What I personally "believe" about this stuff is that, as I stated, the effects are real but of very small magnitude, are probably an example of physical nonlocality involving subcellular structures in the brain, and as such are as useless for practical applications as entangled photon pairs are for faster-than-light communication. If I get a valid remote view of a friend in a fender-bender, that impression is useless since I don't really know until my friend calls me from his cellphone to ask me to look up & call a tow truck!

IMHO psi is more likely to lead to interesting discoveries about the brain, than to earth-shaking paradigm revolutions, and for this specific reason it deserves to not be subject to an embargo of cultural bias. Obscurantism does no one any good.

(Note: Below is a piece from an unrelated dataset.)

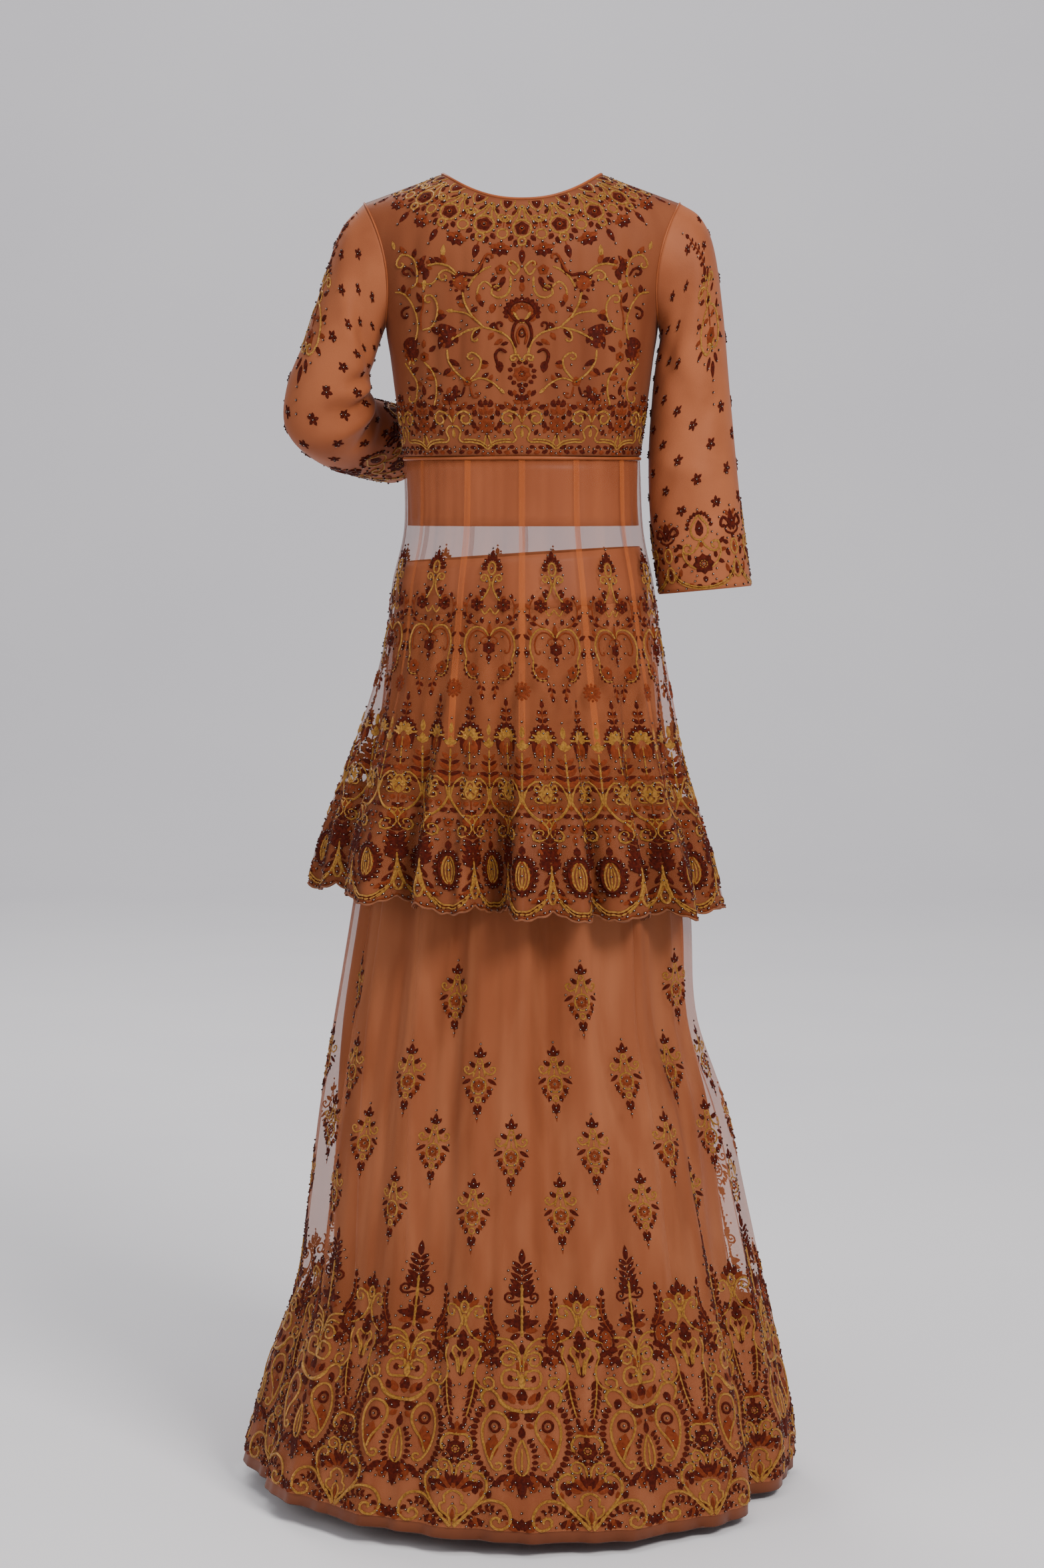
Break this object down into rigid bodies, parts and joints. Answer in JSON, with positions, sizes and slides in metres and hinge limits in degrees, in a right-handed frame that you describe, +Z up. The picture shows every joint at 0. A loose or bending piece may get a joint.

I'm disappointed that you interpreted my post as a critique. I was being genuine. I think we should spend research looking into the supernatural too, since it's been such a productive (but misunderstood) area of research.

"Psi as a postulate is not much better or worse than quantum entanglement in photon pair experiments, since the "mechanism" for the latter is still a body of theory rather than a measurable chain of causality."

I also agree that colloquial theories should be placed on par with scientific theories. Being able to make testable predictions via logic is ultimately a dogmatic assumption by scientists, and the sooner we break away from that the better. Regardless of their place in a plausible model of physics, psi should be far better understood than it is today.